In contrast with Europe and the United States, Murray said China is witnessing rapid growth in insurance demand amid the country's robust economic growth and expanding middle-income population.

Sharing similar sentiments, He Xin, Societe Generale's chief country officer for China and CEO of Societe Generale (China) Ltd, said that the French international banking group is considering further plans to capitalize on the growth of China's green finance, as well as its wealth and asset management sectors.

"We see vast development potential in China's wealth management market," He said, as the allocation of Chinese household wealth would gradually shift from the real estate market to financial products.

The executives' optimism reflects the attraction of China's financial sector to global financial institutions. Since China removed ownership caps in the fund management and securities industries in 2020, three securities companies with foreign complete stakes and nine wholly foreign-owned fund management companies have been approved to operate in China.

The National Financial Regulatory Administration said on Saturday that the country will further support foreign institutions with expertise in fields including wealth management, elderly care, healthcare and nonperforming asset disposal to come to China for business development.

Sam Woods, deputy governor for prudential regulation of the Bank of England, the central bank of the United Kingdom, said that China's financial opening-up is providing opportunities for both countries' banks to grow and prosper, and efforts to strengthen bilateral regulatory cooperation are essential. He made the remarks at an event at Peking University's National School of Development on Monday.

However, China's financial opening-up is not without its challenges, experts said. Real estate and stock market downturns have dampened investor confidence, coupled with cases where Citi sold its onshore consumer wealth portfolio in China while BlackRock terminated a China-themed fund last year.

China has decided to enhance the nation's appeal to global financial institutions by further aligning domestic regulations and standards with global standards to offer a more predictable and internationalized business environment, known as institutional financial opening-up.

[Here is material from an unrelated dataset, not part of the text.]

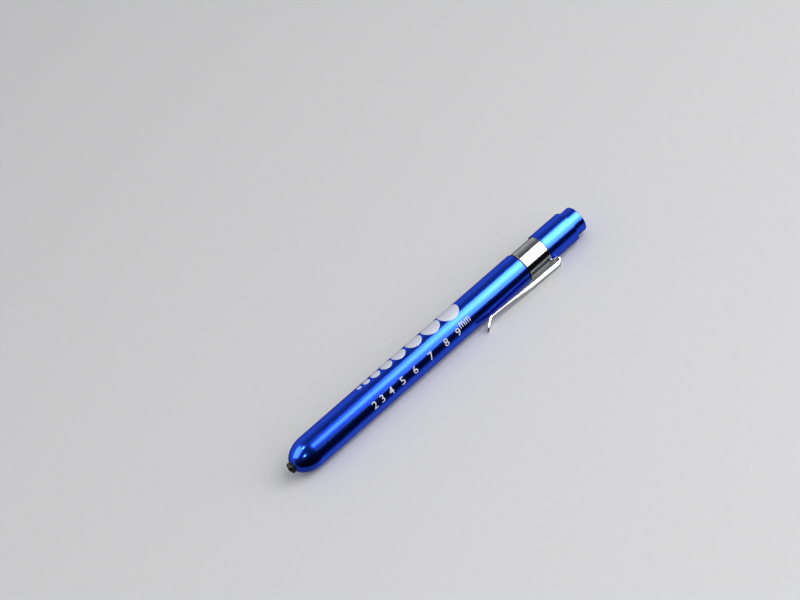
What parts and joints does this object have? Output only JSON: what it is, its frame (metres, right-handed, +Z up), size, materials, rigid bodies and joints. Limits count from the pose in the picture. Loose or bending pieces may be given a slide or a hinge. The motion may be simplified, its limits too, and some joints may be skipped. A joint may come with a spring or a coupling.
{
  "type": "penlight",
  "caption": "Aluminium medical penlight with a domed nose lamp, a pupil gauge along the barrel, a folded pocket clip on a band, and a push-button tail switch.",
  "frame": {"origin": "centre of the base of the object's box, on the surface the pen lies on", "axes": "+X along the pen from the lamp to the tail button, +Z up; the pen lies on the barrel's underside and the clip's lower edge"},
  "size_m": [0.1404, 0.0156, 0.0122],
  "materials": {
    "anodised_blue": "deep blue anodised, glossy",
    "anodised_blue_button": "deep blue anodised, slightly rubbed edge",
    "polished_clip": "bright nickel-plated spring steel",
    "black_plastic": "moulded black",
    "clear_epoxy": "clear lamp body",
    "tinned_wire": "tinned",
    "white_plastic": "moulded natural white",
    "brass": "pressed sheet",
    "spring_steel": "drawn wire",
    "cell_steel": "nickel-plated",
    "cell_mix": "pressed powder",
    "cell_jacket": "plain shrink film"
  },
  "bodies": {
    "barrel": {"barrel": "anodised_blue", "lamp_bush": "black_plastic", "led_lamp": "clear_epoxy", "led_leads": "tinned_wire", "lamp_holder": "white_plastic", "front_contact": "brass", "front_cell_can": "cell_steel", "front_cell_core": "cell_mix", "front_cell_seal": "black_plastic", "front_cell_negative_cap": "cell_steel", "front_cell_jacket": "cell_jacket", "rear_cell_can": "cell_steel", "rear_cell_core": "cell_mix", "rear_cell_seal": "black_plastic", "rear_cell_negative_cap": "cell_steel", "rear_cell_jacket": "cell_jacket"},
    "clip_ring": {"clip_ring": "polished_clip"},
    "clip_arm": {"clip_arm": "polished_clip"},
    "tail_cap": {"tail_cap": "anodised_blue", "switch_housing": "black_plastic", "fixed_contact": "brass", "battery_spring": "spring_steel", "body_contact_ring": "brass", "switch_retainer": "black_plastic", "return_spring": "spring_steel"},
    "push_button": {"push_button": "anodised_blue_button", "switch_plunger": "white_plastic", "moving_contact": "brass"},
    "latch_rotor": {"latch_rotor": "white_plastic"}
  },
  "joints": [
    {"name": "tail_lift", "type": "slide", "parent": "barrel", "child": "clip_ring", "axis": [1, 0, 0], "range_m": [0, 0.006]},
    {"name": "tail_turn", "type": "hinge", "parent": "clip_ring", "child": "tail_cap", "pos_m": [0.04072, 0.00168, 0.0061], "axis": [1, 0, 0], "range_deg": [0, 2160]},
    {"name": "clip_flex", "type": "hinge", "parent": "clip_ring", "child": "clip_arm", "pos_m": [0.0523, -0.00498, 0.00219], "axis": [0, -0.5058, 0.8626], "range_deg": [0, 5], "stiffness_Nm_per_rad": 1},
    {"name": "button_press", "type": "slide", "parent": "tail_cap", "child": "push_button", "axis": [-1, 0, 0], "range_m": [0, 0.0024], "stiffness_N_per_m": 1200, "springref_m": -0.0008, "deforming": ["return_spring"]},
    {"name": "latch_turn", "type": "hinge", "parent": "push_button", "child": "latch_rotor", "pos_m": [0.04897, 0.00168, 0.0061], "axis": [1, 0, 0], "range_deg": [0, 45]}
  ],
  "couplings": [
    {"joint": "tail_turn", "follows": "tail_lift", "rad_per_m": 6283},
    {"joint": "latch_turn", "follows": "button_press", "rad_per_m": 327}
  ]
}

Safdar Parvez, the Asian Development Bank's country director for China, said there is great potential for China to attract foreign investment by aligning its green bonds more closely with international standards given the country's substantial investment in renewable energy.

At the opening ceremony of the study session on promoting high-quality financial development on Jan 16, it was stressed that efforts should be made to promote high-level financial opening-up with a focus on institutional opening-up, streamline restrictive measures in line with high-standard international economic and trade agreements and improve the transparency, stability and predictability of opening-up policies.

"There remains significant scope for China to draw in foreign financial institutions," said Zhang Wei, vice-chair of the Tsinghua University National Institute of Financial Research.

Zhang said he anticipates an upswing in foreign financial institutions' confidence in the Chinese market as China's economy steadily returns to its potential growth rate while Sino-US economic relations show signs of improvement, with bilateral dialogue regarding financial cooperation strengthening.

The China-US Financial Working Group — established in September to strengthen communication via regular and ad hoc meetings — held its third meeting from Thursday to Friday.

As a sign of recovering investor sentiment, China's A-share market rallied on Tuesday, with the benchmark Shanghai Composite Index up 0.53 percent to close at 2770.98 points, after the State Council, China's Cabinet, decided on Monday to implement more effective measures to ensure market stability and boost investor confidence.

Also on Tuesday, Premier Li Qiang stressed the need to give better play to the role of macroeconomic policy adjustment while deepening reform and expanding opening-up to boost the driving force and vitality of development, at a symposium to listen to comments and suggestions on the draft of the Government Work Report.